What you are asked to do:
Exact copies are required of the lines from the line containing "before = set(bpy.data.objects)" through the final line of the listing, both included, and of no other lines.
BEGIN Dataset excerpt
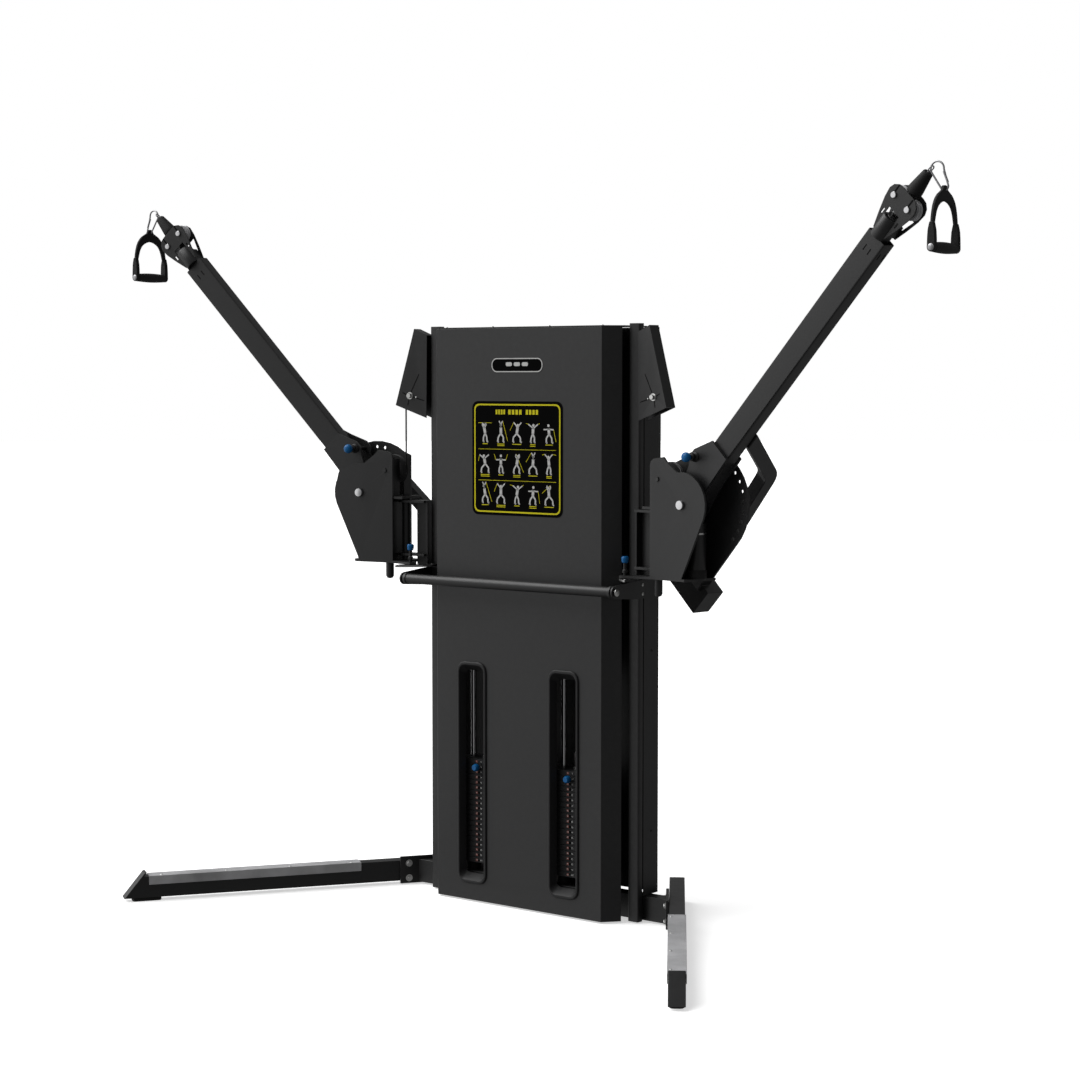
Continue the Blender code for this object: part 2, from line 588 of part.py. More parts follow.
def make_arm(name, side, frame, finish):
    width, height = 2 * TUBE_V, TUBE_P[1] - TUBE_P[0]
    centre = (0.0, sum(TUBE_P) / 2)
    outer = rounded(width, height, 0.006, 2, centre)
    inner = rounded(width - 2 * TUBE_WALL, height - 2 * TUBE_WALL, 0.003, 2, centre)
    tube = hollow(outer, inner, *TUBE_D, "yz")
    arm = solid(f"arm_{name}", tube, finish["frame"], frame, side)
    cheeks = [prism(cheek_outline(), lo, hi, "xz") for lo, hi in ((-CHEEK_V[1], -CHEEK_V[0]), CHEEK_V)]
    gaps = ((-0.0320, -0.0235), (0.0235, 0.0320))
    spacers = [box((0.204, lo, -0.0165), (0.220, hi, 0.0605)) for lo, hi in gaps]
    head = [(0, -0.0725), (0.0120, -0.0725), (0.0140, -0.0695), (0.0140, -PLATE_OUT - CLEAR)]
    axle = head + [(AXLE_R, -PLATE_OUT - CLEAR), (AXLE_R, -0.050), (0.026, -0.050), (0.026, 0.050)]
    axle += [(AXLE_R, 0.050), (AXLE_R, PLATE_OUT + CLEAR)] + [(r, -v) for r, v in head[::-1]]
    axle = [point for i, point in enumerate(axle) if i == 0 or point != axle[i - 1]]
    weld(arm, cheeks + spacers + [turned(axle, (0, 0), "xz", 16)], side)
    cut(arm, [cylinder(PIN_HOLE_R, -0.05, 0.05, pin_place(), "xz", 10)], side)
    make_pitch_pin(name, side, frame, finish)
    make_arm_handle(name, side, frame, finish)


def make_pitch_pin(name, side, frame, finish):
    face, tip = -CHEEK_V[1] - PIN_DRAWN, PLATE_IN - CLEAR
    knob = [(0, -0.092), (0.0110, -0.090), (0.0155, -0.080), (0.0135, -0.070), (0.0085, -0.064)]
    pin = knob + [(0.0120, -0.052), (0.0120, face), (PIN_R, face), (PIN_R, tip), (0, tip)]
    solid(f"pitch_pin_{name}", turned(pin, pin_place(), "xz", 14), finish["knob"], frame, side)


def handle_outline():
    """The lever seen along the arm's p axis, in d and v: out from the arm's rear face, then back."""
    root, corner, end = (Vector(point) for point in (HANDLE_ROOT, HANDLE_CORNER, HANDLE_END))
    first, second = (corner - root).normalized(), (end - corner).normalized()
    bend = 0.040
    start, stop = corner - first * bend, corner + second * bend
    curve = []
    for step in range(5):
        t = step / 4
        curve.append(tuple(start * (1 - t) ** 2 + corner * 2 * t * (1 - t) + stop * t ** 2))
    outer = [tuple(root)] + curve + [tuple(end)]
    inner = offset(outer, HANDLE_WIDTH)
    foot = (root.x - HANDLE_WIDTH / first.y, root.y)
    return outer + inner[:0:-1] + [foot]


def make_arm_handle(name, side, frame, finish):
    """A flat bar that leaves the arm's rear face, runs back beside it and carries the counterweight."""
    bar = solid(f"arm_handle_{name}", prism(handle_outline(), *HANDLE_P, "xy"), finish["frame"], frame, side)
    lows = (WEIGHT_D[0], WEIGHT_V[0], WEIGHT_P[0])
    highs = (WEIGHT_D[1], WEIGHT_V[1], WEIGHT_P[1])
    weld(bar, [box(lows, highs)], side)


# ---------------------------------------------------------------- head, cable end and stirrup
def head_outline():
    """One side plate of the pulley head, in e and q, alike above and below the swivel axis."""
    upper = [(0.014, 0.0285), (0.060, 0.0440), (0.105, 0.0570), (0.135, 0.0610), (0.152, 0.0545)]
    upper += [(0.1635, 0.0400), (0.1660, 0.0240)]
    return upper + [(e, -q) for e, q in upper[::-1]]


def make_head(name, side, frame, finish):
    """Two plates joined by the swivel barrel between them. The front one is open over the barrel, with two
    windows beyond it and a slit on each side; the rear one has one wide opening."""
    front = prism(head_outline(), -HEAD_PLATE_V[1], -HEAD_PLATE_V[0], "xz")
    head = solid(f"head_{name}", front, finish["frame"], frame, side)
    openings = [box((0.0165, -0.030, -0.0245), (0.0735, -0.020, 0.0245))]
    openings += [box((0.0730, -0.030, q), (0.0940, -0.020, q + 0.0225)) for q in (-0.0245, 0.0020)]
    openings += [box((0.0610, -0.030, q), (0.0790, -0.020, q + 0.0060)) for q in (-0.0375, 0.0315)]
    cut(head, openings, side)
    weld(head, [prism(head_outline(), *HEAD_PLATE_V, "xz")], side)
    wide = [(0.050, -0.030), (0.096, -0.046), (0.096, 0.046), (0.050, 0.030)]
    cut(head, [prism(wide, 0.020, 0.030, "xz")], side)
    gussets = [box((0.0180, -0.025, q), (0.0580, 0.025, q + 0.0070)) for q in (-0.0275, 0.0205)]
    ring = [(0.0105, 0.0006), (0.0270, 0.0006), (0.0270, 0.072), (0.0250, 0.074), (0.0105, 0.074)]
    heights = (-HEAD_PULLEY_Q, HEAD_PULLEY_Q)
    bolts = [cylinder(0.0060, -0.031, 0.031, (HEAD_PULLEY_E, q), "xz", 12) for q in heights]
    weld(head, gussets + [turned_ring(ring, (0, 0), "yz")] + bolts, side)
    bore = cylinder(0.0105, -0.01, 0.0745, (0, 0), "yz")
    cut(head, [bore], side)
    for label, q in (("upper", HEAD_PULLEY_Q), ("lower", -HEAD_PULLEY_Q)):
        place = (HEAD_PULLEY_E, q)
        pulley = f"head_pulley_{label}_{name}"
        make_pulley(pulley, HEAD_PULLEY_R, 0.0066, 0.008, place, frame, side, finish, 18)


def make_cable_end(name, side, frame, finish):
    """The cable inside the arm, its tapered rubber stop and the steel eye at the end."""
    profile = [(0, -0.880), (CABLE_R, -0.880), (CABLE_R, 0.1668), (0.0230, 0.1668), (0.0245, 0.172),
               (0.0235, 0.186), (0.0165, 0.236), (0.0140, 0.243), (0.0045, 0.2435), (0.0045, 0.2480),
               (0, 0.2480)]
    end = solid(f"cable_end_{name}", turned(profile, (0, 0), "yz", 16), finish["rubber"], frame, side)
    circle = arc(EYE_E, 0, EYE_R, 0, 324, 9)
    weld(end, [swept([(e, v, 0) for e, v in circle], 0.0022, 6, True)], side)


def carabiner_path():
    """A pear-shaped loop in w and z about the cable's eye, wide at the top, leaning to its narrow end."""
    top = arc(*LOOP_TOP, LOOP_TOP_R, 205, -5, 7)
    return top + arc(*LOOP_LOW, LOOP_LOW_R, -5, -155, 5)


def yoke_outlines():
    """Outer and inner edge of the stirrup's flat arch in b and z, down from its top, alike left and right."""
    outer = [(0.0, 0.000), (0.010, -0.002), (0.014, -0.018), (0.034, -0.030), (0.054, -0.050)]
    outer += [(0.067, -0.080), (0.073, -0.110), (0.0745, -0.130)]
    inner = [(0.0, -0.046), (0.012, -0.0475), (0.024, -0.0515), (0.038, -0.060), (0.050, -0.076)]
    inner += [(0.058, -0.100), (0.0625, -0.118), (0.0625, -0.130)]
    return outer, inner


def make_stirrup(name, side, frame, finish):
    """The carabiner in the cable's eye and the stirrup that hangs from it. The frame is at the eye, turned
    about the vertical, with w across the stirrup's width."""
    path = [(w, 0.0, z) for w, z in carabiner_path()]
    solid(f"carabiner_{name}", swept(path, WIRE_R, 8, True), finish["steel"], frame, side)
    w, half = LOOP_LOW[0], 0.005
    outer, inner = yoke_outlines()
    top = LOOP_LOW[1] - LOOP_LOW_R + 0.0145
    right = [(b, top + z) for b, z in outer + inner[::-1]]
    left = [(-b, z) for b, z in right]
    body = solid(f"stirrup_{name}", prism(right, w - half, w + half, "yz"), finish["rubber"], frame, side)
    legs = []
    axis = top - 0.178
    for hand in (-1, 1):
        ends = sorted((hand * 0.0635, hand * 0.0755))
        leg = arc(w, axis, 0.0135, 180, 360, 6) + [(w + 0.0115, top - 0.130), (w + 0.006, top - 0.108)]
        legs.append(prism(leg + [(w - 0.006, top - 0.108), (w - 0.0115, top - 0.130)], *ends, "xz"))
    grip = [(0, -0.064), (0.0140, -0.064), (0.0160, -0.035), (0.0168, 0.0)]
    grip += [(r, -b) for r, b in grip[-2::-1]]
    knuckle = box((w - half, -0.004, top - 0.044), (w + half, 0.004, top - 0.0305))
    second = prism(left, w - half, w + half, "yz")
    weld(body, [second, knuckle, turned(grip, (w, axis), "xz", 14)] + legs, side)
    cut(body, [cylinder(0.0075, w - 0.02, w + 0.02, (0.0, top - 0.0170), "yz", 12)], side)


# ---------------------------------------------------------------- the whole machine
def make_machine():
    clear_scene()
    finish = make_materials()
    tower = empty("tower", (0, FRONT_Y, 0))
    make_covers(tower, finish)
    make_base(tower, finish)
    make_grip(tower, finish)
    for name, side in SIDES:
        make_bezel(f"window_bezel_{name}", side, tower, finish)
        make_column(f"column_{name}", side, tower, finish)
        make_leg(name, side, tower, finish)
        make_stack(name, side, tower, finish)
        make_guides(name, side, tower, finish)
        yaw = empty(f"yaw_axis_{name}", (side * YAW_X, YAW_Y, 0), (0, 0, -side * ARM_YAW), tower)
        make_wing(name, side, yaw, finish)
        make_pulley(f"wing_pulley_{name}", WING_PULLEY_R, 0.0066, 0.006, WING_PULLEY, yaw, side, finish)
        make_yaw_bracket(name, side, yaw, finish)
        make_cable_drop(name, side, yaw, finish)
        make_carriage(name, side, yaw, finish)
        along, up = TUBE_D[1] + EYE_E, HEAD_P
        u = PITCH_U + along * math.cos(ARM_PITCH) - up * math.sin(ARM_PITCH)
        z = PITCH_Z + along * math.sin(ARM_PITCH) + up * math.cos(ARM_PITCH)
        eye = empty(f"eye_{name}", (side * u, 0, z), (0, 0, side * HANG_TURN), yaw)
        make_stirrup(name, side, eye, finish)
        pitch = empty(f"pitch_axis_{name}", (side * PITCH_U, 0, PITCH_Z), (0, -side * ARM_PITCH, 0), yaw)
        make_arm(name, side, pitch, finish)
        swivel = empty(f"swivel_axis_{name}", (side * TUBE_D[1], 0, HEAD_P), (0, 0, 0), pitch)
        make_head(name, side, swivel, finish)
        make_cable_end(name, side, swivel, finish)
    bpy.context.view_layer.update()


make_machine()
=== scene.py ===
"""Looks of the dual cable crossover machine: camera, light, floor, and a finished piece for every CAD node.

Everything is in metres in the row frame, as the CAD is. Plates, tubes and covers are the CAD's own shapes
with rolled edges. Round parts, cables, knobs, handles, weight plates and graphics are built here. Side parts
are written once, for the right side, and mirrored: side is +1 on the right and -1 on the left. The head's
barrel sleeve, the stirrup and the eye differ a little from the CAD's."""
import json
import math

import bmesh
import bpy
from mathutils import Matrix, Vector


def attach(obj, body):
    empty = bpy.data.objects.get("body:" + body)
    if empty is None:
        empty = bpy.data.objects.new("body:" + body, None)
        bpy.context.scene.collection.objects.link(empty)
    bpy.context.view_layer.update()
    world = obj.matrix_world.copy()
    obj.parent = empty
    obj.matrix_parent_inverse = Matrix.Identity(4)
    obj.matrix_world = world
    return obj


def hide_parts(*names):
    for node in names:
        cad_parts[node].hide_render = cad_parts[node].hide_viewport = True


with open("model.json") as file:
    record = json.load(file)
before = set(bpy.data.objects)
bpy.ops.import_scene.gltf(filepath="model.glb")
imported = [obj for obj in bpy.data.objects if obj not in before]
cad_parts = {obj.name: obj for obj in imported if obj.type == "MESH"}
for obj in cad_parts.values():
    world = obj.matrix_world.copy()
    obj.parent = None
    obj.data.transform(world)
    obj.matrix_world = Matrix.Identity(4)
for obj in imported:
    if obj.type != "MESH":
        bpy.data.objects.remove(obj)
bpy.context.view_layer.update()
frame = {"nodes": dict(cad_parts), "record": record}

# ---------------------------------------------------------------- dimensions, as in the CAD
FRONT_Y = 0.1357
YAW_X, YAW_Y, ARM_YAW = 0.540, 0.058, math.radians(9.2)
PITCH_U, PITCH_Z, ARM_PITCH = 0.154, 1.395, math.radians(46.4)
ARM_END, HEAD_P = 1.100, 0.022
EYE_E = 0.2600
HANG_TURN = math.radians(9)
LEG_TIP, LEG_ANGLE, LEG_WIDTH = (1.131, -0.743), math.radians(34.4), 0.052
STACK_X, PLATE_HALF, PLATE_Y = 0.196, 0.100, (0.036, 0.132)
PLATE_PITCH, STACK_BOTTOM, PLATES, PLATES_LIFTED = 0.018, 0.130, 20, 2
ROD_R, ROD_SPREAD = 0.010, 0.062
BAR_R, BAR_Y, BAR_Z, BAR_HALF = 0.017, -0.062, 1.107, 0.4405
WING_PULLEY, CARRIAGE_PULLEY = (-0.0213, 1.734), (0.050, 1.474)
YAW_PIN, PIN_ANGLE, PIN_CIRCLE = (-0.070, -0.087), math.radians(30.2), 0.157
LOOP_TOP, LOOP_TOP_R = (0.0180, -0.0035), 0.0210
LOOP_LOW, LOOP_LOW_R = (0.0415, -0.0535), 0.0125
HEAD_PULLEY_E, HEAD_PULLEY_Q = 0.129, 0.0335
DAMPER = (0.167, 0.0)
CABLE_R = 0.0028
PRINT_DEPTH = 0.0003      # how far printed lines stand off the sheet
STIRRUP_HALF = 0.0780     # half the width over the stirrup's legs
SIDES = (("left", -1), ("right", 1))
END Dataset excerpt
Solved exercise:
before = set(bpy.data.objects)
bpy.ops.import_scene.gltf(filepath="model.glb")
imported = [obj for obj in bpy.data.objects if obj not in before]
cad_parts = {obj.name: obj for obj in imported if obj.type == "MESH"}
for obj in cad_parts.values():
    world = obj.matrix_world.copy()
    obj.parent = None
    obj.data.transform(world)
    obj.matrix_world = Matrix.Identity(4)
for obj in imported:
    if obj.type != "MESH":
        bpy.data.objects.remove(obj)
bpy.context.view_layer.update()
frame = {"nodes": dict(cad_parts), "record": record}

# ---------------------------------------------------------------- dimensions, as in the CAD
FRONT_Y = 0.1357
YAW_X, YAW_Y, ARM_YAW = 0.540, 0.058, math.radians(9.2)
PITCH_U, PITCH_Z, ARM_PITCH = 0.154, 1.395, math.radians(46.4)
ARM_END, HEAD_P = 1.100, 0.022
EYE_E = 0.2600
HANG_TURN = math.radians(9)
LEG_TIP, LEG_ANGLE, LEG_WIDTH = (1.131, -0.743), math.radians(34.4), 0.052
STACK_X, PLATE_HALF, PLATE_Y = 0.196, 0.100, (0.036, 0.132)
PLATE_PITCH, STACK_BOTTOM, PLATES, PLATES_LIFTED = 0.018, 0.130, 20, 2
ROD_R, ROD_SPREAD = 0.010, 0.062
BAR_R, BAR_Y, BAR_Z, BAR_HALF = 0.017, -0.062, 1.107, 0.4405
WING_PULLEY, CARRIAGE_PULLEY = (-0.0213, 1.734), (0.050, 1.474)
YAW_PIN, PIN_ANGLE, PIN_CIRCLE = (-0.070, -0.087), math.radians(30.2), 0.157
LOOP_TOP, LOOP_TOP_R = (0.0180, -0.0035), 0.0210
LOOP_LOW, LOOP_LOW_R = (0.0415, -0.0535), 0.0125
HEAD_PULLEY_E, HEAD_PULLEY_Q = 0.129, 0.0335
DAMPER = (0.167, 0.0)
CABLE_R = 0.0028
PRINT_DEPTH = 0.0003      # how far printed lines stand off the sheet
STIRRUP_HALF = 0.0780     # half the width over the stirrup's legs
SIDES = (("left", -1), ("right", 1))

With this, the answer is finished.